-- begin RECORDS FOR THIS EXERCISE --

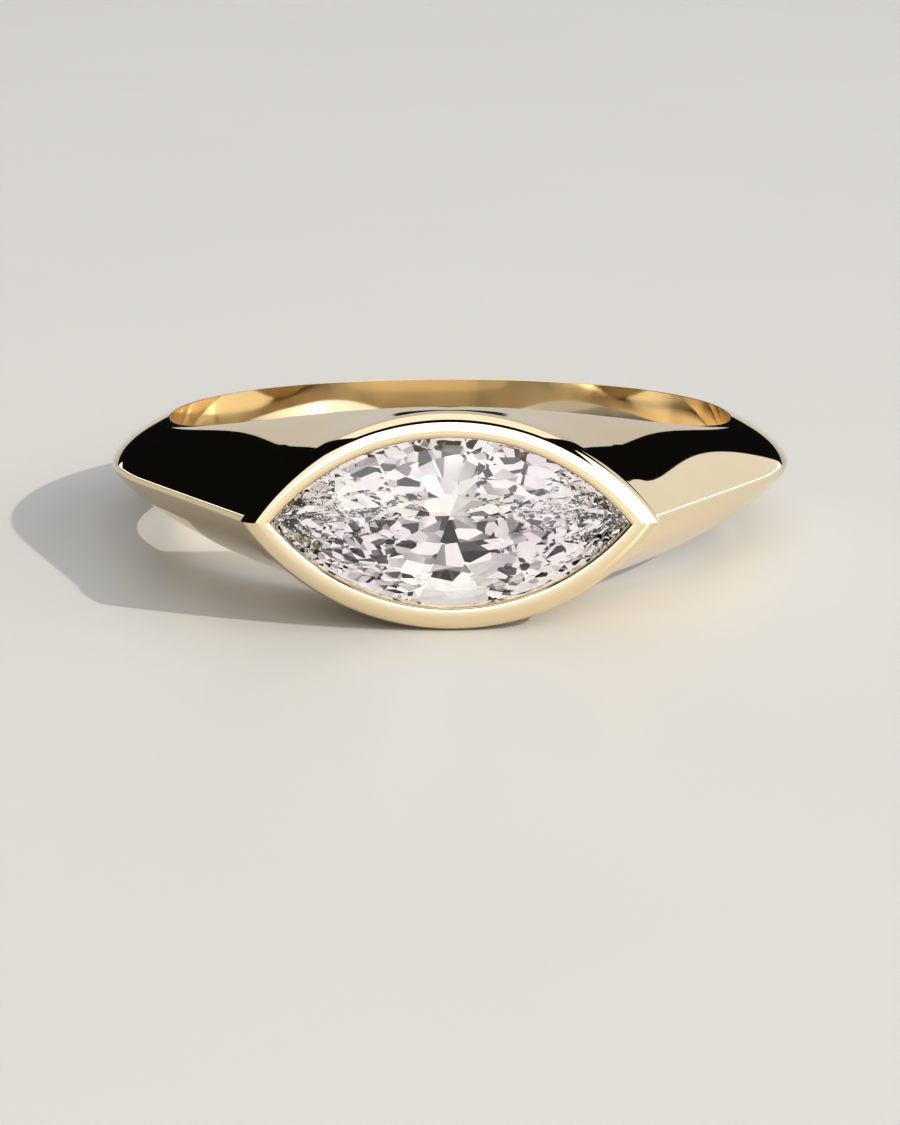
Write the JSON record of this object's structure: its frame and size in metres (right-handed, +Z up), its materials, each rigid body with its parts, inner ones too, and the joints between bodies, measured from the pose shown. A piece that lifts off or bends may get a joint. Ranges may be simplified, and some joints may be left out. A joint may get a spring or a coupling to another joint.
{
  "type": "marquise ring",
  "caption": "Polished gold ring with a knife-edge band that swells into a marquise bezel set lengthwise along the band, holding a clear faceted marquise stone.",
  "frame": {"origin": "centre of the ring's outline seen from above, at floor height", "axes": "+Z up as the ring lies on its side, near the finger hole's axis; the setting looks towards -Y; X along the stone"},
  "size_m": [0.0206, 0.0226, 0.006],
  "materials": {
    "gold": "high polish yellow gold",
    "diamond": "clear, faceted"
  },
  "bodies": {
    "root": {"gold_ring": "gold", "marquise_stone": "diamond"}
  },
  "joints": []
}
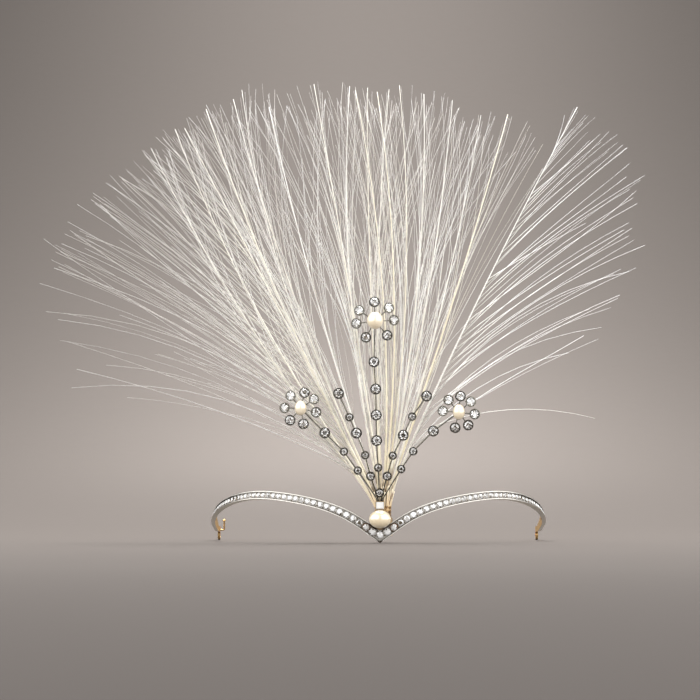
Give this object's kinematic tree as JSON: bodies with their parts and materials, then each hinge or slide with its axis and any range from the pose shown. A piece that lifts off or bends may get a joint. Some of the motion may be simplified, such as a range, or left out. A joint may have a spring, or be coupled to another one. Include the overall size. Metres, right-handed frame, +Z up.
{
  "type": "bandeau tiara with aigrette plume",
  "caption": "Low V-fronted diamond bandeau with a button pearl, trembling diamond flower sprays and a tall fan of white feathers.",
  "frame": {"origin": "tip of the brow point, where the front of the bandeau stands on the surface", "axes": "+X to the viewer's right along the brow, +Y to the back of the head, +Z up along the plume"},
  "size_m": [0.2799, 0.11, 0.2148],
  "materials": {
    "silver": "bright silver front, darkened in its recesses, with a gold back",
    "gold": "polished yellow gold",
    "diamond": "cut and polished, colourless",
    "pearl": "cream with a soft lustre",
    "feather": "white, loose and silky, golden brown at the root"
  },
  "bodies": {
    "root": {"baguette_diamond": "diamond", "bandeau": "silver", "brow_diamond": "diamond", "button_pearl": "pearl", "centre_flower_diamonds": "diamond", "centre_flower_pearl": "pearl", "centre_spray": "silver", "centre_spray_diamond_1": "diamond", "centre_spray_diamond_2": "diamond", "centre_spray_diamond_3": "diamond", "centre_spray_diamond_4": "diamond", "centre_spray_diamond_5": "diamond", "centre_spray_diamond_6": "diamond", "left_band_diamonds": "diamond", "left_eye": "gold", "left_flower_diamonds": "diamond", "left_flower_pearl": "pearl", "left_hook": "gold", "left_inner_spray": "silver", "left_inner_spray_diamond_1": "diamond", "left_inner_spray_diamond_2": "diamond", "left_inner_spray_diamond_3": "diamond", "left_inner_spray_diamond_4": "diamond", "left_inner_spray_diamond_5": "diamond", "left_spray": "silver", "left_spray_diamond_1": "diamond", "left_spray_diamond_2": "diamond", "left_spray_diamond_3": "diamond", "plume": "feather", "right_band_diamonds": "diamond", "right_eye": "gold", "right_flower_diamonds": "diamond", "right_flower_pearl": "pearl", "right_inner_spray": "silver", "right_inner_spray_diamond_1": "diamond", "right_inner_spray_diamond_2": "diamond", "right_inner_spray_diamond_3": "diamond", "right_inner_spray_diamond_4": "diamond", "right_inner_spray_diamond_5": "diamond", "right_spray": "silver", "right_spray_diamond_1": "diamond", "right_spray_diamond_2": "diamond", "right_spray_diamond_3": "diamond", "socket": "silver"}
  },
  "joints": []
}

-- end RECORDS FOR THIS EXERCISE --

**WORK TO DO**
Determine the number of lines in these entries that contain the word "axis", and write only that number.

**EXERCISE OUTPUT**
2